GIVEN MATERIAL ▸
______

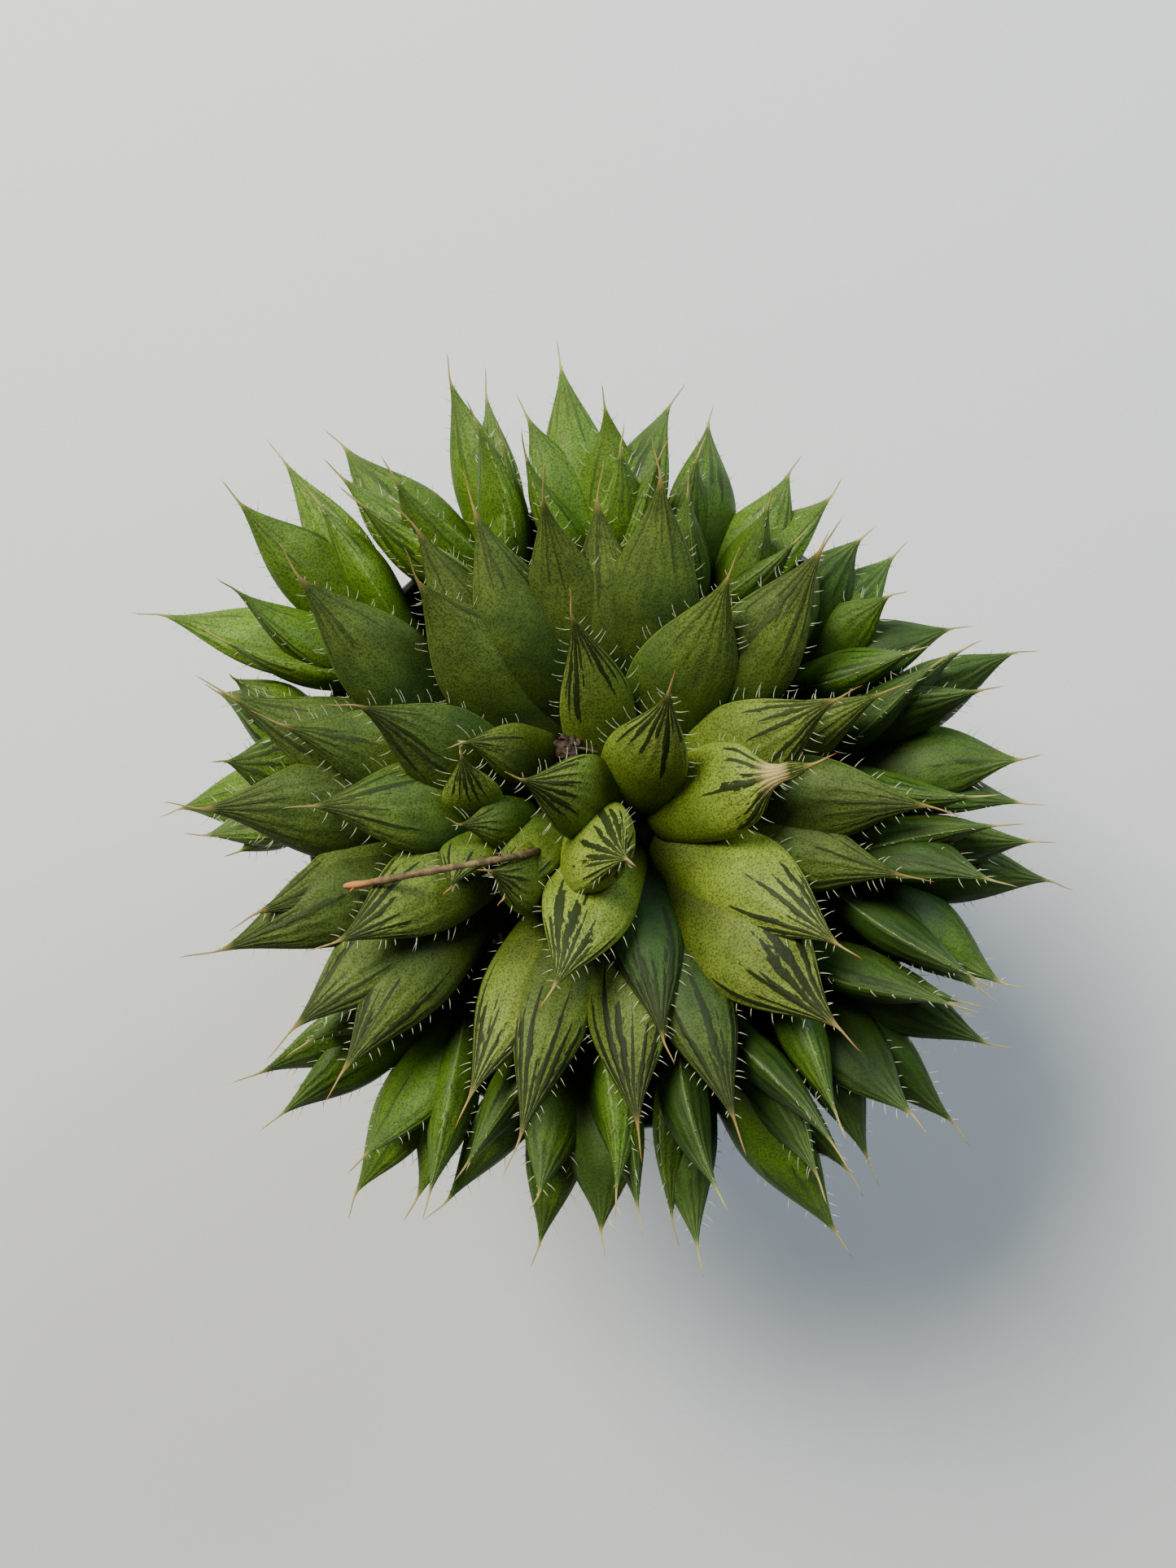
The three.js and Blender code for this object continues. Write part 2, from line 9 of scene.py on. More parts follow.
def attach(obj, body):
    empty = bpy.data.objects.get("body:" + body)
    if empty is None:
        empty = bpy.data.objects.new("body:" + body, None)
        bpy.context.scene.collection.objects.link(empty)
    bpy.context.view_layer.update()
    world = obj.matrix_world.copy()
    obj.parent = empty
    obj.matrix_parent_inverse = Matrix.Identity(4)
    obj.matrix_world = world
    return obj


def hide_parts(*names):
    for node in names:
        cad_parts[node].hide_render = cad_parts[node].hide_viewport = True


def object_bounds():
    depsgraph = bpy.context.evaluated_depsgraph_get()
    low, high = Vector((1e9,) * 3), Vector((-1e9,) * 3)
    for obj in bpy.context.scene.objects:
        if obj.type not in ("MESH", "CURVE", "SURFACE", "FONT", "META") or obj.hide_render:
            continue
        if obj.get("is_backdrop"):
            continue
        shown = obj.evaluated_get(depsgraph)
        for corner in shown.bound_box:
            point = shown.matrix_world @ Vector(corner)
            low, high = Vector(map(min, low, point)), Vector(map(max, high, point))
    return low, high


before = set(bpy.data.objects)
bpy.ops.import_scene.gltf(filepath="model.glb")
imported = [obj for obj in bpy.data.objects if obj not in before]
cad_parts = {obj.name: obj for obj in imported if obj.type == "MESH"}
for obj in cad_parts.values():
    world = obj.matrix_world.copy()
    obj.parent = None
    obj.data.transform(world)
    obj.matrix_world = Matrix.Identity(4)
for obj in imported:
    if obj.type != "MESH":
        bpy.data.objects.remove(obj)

# Potted Haworthia cooperi: fine leaves with bristles, pot, soil and dry remains.
# The plant is laid out in millimetres, as the part's solids are, and made in metres.

mm = 0.001
tau = 2 * math.pi
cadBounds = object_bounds()


# Small helpers

def say(text):
    print("scene:", text, flush=True)


def mix(low, high, share):
    return low + (high - low) * share


def ease(share):
    kept = np.clip(share, 0, 1)
    return kept * kept * (3 - 2 * kept)


def chance(seed):  # a repeatable number between 0 and 1 for each seed
    value = math.sin(seed * 12.9898 + 4.1414) * 43758.5453
    return value - math.floor(value)


def unit(vector):
    return vector / np.linalg.norm(vector)


def compass(azimuth):  # level directions outward and sideways, for an azimuth in degrees
    angle = math.radians(azimuth)
    outward = np.array([math.cos(angle), math.sin(angle), 0])
    return outward, np.array([-outward[1], outward[0], 0])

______

PROBLEM DESCRIPTION ▸ From the first line of the data through the line with "bpy.context.scene.collection.objects.link(empty)", quote each line exactly and add nothing else.

SOLUTION ▸
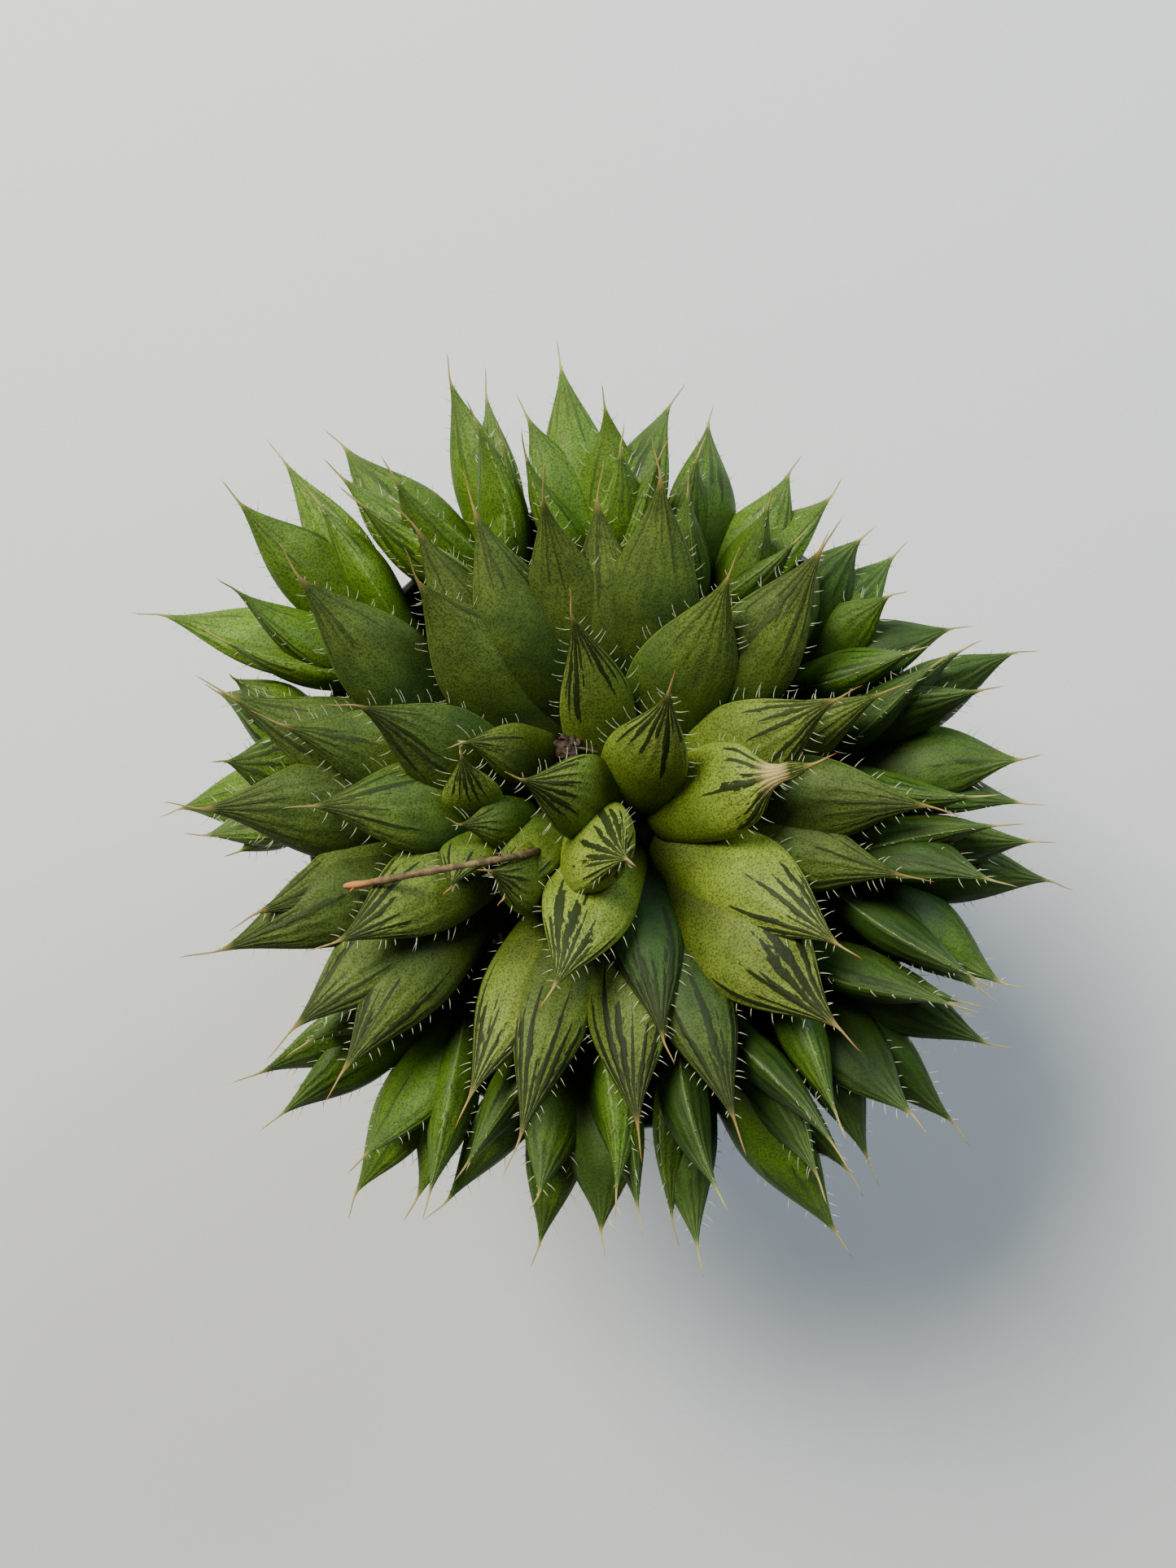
The three.js and Blender code for this object continues. Write part 2, from line 9 of scene.py on. More parts follow.
def attach(obj, body):
    empty = bpy.data.objects.get("body:" + body)
    if empty is None:
        empty = bpy.data.objects.new("body:" + body, None)
        bpy.context.scene.collection.objects.link(empty)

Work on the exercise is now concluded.